All circuits shall be tested at least twice a day with some approved apparatus designed for that purpose, in order to discover any ground connection or escape that may exist. A record of these tests shall be entered in a book provided for this purpose and a transcript thereof furnished to the proper authorities once a week.


Where secondary generators or transformers are employed, they should preferably be located exterior to the building in a specially prepared fireproof structure, which should be perfectly dry. Where necessity requires that they be within the building, they should be housed in a dry wooden room lined with asbestos board—a cut-out should be included in the primary circuit, adapted to act at any increase of twenty-five per cent above normal current. A warning or danger sign should be placed upon door of such housing. When electric light or power circuits are intended to be constructed, full particnlars of the proposed installations and all its details must be given in writing to the proper authorities. This must be accompanied by samples of the conductors with a statement of the maximum current which it is designed to send through each. Samples of the cut-outs, switches, fusible plugs should likewise be submitted unless they have previously been approved. The signing of these rules and regulations by any electric lighting, power or other company transmitting electric currents, shall be considered as a guarantee on their part that they will faithfully observe all the conditions and make such reports as are therein provided.



Conductors conveying currents, having an E. M. F. of over fifty volts, where carried through cities or closely settled localities, should in all cases be insulated.


Conducting wires over buildings must be located at least seven feet above the roofs, and also high enough to avoid the ladders of the fire department.


Conductors conveying currents for arc light or power, secondary distribution or the like, and when run parallel with telegraph or telephonic conductors, should in no case be nearer than ten feel where single, and six feet where double. By double is meant outgoing and return leads.

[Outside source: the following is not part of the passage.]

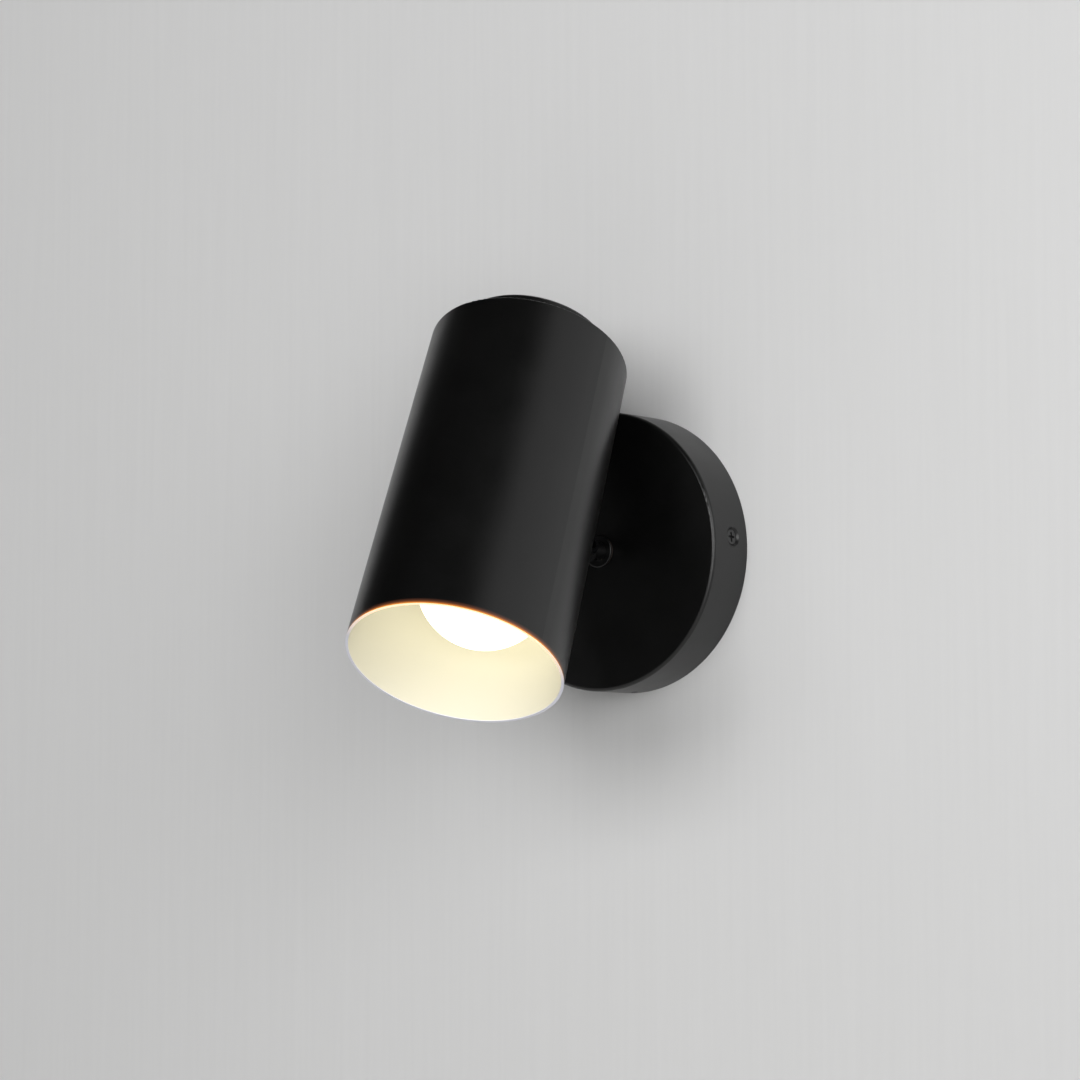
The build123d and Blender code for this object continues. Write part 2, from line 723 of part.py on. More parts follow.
# Screw thread as rounded rings: lamp base and sleeve share the pitch, the sleeve lies outside.
thread_turns = 4
thread_depth = 0.8
thread_start = 4.0  # above the joint with the housing
thread_bottom = lamp_top - base_length + thread_start
thread_top = thread_bottom + thread_turns * thread_pitch
sleeve_gap = 0.35
sleeve_wall = 0.6
sleeve_top_gap = 1.0
sleeve_outer = base_radius + sleeve_gap + thread_depth + sleeve_wall

with BuildPart() as lampholder_shell:
    with BuildSketch(section(lamp)):
        with BuildLine():
            for turn in range(thread_turns):
                foot = thread_bottom + turn * thread_pitch
                root = base_radius + sleeve_gap
                ThreePointArc(
                    (root, foot),
                    (root + thread_depth, foot + thread_pitch / 2),
                    (root, foot + thread_pitch),
                )
            Polyline(
                (base_radius + sleeve_gap, thread_top),
                (base_radius + sleeve_gap, holder_floor - sleeve_top_gap),
                (sleeve_outer, holder_floor - sleeve_top_gap),
                (sleeve_outer, thread_bottom),
                (base_radius + sleeve_gap, thread_bottom),
            )
        make_face()
    revolve(axis=axis_of(lamp))

# Centre contact: a leaf spring that reaches from the bore's floor to the lamp's tip.
leaf_thickness = 0.6
leaf_width = 5.0
leaf_length = 9.0
leaf_bend = 4.0
leaf_slant = 0.4  # keeps the leaf's thickness in its sloping part
leaf_gap = 0.1
leaf_tip = lamp_top + leaf_gap
with BuildPart() as lampholder_contact:
    with BuildSketch(section(lamp)):
        with BuildLine():
            Polyline(
                (-leaf_length, holder_floor),
                (-leaf_bend, holder_floor),
                (leaf_bend / 2, leaf_tip + leaf_thickness),
                (leaf_bend, leaf_tip + leaf_thickness),
                (leaf_bend, leaf_tip),
                (leaf_bend / 2 - leaf_slant, leaf_tip),
                (-leaf_bend - leaf_slant, holder_floor - leaf_thickness),
                (-leaf_length, holder_floor - leaf_thickness),
                close=True,
            )
        make_face()
    extrude(amount=leaf_width / 2, both=True)

# ---------------------------------------------------------------- lamp
globe_centre = lamp_bottom + lamp_radius
globe_rise = 14.0  # from the globe's centre to its joint with the housing
globe_split = globe_centre + globe_rise
globe_wall = 1.5
globe_inner = lamp_radius - globe_wall
split_radius = sqrt(lamp_radius**2 - globe_rise**2)
split_inner = sqrt(globe_inner**2 - globe_rise**2)
housing_top = lamp_top - base_length
neck_radius = 13.6
shoulder_flare = 4.0
shoulder_rise = 2.0

with BuildPart() as lamp_globe:
    with BuildSketch(section(lamp)):
        with BuildLine():
            ThreePointArc((0, lamp_bottom), (lamp_radius, globe_centre), (split_radius, globe_split))
            Line((split_radius, globe_split), (split_inner, globe_split))
            inner_bottom = (0, lamp_bottom + globe_wall)
            ThreePointArc((split_inner, globe_split), (globe_inner, globe_centre), inner_bottom)
            Line(inner_bottom, (0, lamp_bottom))
        make_face()
    revolve(axis=axis_of(lamp))

with BuildPart() as lamp_housing:
    with BuildSketch(section(lamp)):
        with BuildLine():
            Line((0, globe_split), (split_radius, globe_split))
            Spline(
                (split_radius, globe_split),
                (neck_radius + shoulder_flare, (globe_split + housing_top) / 2 + shoulder_rise),
                (neck_radius, housing_top),
                tangents=[(-globe_rise, split_radius), (0, 1)],
            )
            Line((neck_radius, housing_top), (0, housing_top))
            Line((0, housing_top), (0, globe_split))
        make_face()
    revolve(axis=axis_of(lamp))

base_bevel = 1.0
base_thread_depth = 0.6
base_top = thread_top + base_bevel
contact_height = 1.5
insulator_top = lamp_top - contact_height
with BuildPart() as lamp_base:
    with BuildSketch(section(lamp)):
        with BuildLine():
            Polyline((0, housing_top), (base_radius, housing_top), (base_radius, thread_bottom))
            for turn in range(thread_turns):
                foot = thread_bottom + turn * thread_pitch
                ThreePointArc(
                    (base_radius, foot),
                    (base_radius + base_thread_depth, foot + thread_pitch / 2),
                    (base_radius, foot + thread_pitch),
                )
            Line((base_radius, thread_top), (base_radius - base_bevel, base_top))
            Polyline((base_radius - base_bevel, base_top), (0, base_top), (0, housing_top))
        make_face()
    revolve(axis=axis_of(lamp))

contact_radius = 4.8
contact_edge = 1.0
insulator_setback = 0.5  # of the insulator's foot from the base's top edge
insulator_lip = 0.6  # round the contact
with BuildPart() as lamp_insulator:
    with BuildSketch(lamp.offset(base_top)):
        Circle(base_radius - base_bevel - insulator_setback)
    with BuildSketch(lamp.offset(insulator_top)):
        Circle(contact_radius + insulator_lip)
    loft()

with BuildPart() as lamp_contact:
    with BuildSketch(lamp.offset(insulator_top)):
        Circle(contact_radius)
    extrude(amount=contact_height)
    fillet(lamp_contact.faces().sort_by(axis_of(lamp))[-1].edges(), contact_edge)

# ---------------------------------------------------------------- write one file per piece
pieces = {
    "canopy": canopy,
    "mounting_bracket": mounting_bracket,
    "canopy_screws": canopy_screws,
    "ground_screw": ground_screw,
    "stem_bushing": stem_bushing,
    "stop_pin": stop_pin,
    "swivel_post": swivel_post,
    "thrust_washer": thrust_washer,
    "stop_washer": stop_washer,
    "stem_spring": stem_spring,
    "stem_nut": stem_nut,
    "tilt_friction_washer": tilt_friction_washer,
    "head_lug": head_lug,
    "tilt_screw": tilt_screw,
    "tilt_spring": tilt_spring,
    "tilt_nut": tilt_nut,
    "lug_screws": lug_screws,
    "wire_grommet": wire_grommet,
    "shade": shade,
    "shade_top": shade_top,
    "top_cap": top_cap,
    "cap_screw": cap_screw,
    "cap_nut": cap_nut,
    "lampholder_bracket": lampholder_bracket,
    "bracket_screws": bracket_screws,
    "lampholder_screws": lampholder_screws,
    "lampholder_body": lampholder_body,
    "lampholder_shell": lampholder_shell,
    "lampholder_contact": lampholder_contact,
    "lamp_globe": lamp_globe,
    "lamp_housing": lamp_housing,
    "lamp_base": lamp_base,
    "lamp_insulator": lamp_insulator,
    "lamp_contact": lamp_contact,
}
os.makedirs("parts", exist_ok=True)
for label, piece in pieces.items():
    piece.part.label = label
    export_step(piece.part, f"parts/{label}.step")
    print(label, len(piece.part.solids()), "solids", round(piece.part.volume), "mm3")
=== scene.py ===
# %% [markdown]
# # A pivoting spotlight wall light
# A round canopy sits on the wall. A short post swivels in its middle, and a black tapered shade,
# white inside around a glowing lamp, tilts on the post's end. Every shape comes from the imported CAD
# model, and this script adds none. It gives each piece its finish, and sets up the wall, the light
# and the camera.

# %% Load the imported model
import json
import math

import bmesh
import bpy
from mathutils import Matrix, Vector

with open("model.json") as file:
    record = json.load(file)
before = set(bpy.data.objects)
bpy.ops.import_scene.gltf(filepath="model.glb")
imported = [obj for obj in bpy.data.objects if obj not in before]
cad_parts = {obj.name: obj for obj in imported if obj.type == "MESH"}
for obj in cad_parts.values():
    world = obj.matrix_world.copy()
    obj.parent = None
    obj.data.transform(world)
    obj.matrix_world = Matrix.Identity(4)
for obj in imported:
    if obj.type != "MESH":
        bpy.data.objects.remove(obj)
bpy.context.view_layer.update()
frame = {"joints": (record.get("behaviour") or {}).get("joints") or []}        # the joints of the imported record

# %% [markdown]
# Blender works in metres here, and the drawing is in millimetres, so one constant turns one into
# the other. The head's own frame is worth having too: it lets a pattern follow the head's axis
# although the head is leaning. The two angles are the ones that the CAD model is posed with. The
# second joint is the knuckle's pivot, and three lengths from the drawing lead from there to the
# middle of the opening. The smallest is there because the knuckle's two eyes lie side by side: the
# middle of the head's eye is 3.65 mm beside the middle of the knuckle.

# %% The head's own frame
MM = 0.001
SWIVEL, TILT = math.radians(8.6), math.radians(28.6)
PIVOT_TO_AXIS = 59.3 * MM
PIVOT_TO_OPENING = 97.3 * MM
EYE_ASIDE = 3.65 * MM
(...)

Conducting wires must be secured to insulating fastenings and covered with an insulation which is water-proof on the outside and not easily worn by abrasion ; and where wires are passed through walls, cornices or the like, should be protected as in the rule.


Conductors carried along the exterior walls of buildings should in all cases be supported upon glass insulators, placed at least ten inches apart and so arranged as to be liable to abrasion from cornices, metallic shutters and the like. Special means should be provided to prevent accumulations of ice upon such conductors.


Conducting wires conveying currents, such as employed in electric lighting and power, and which are in proximity to other wires, should be so secured or guarded as to prevent any possibility of contacts between the wires in case of accidents to the wires or their supports.


All conductors carried underground should be encased in lead and preferably located in conduits made of a material which is non-porous to gas or water, non-inflammable and of good insulating character.



No work of any sort, kind or description should be done upon an electric circuit whereon the E. M. F. of the current flowing exceeds fifty volts for alternating currents and 200 volts for continuous currents.


Where it is necessary to repair any portion of the line or fixtures, or lamps or other translating devices contained therein or thereon, and the current be flowing thereon, such portion of the line or fixture must first be cut out of circuit by means of a suitable cut-out, which shall be in electrical connection with a visual or audible tell-tale device, to show or make evident by sound that no current is flowing on the line.


Where bare conductors are employed for the transmission of power, they should rest upon insulating supports, and be provided with an insulating covering for at least two feet each side of the support.


Long lines having a number of arc lights in series should be provided with a shunt and suitable cut-out switch around every five lamps.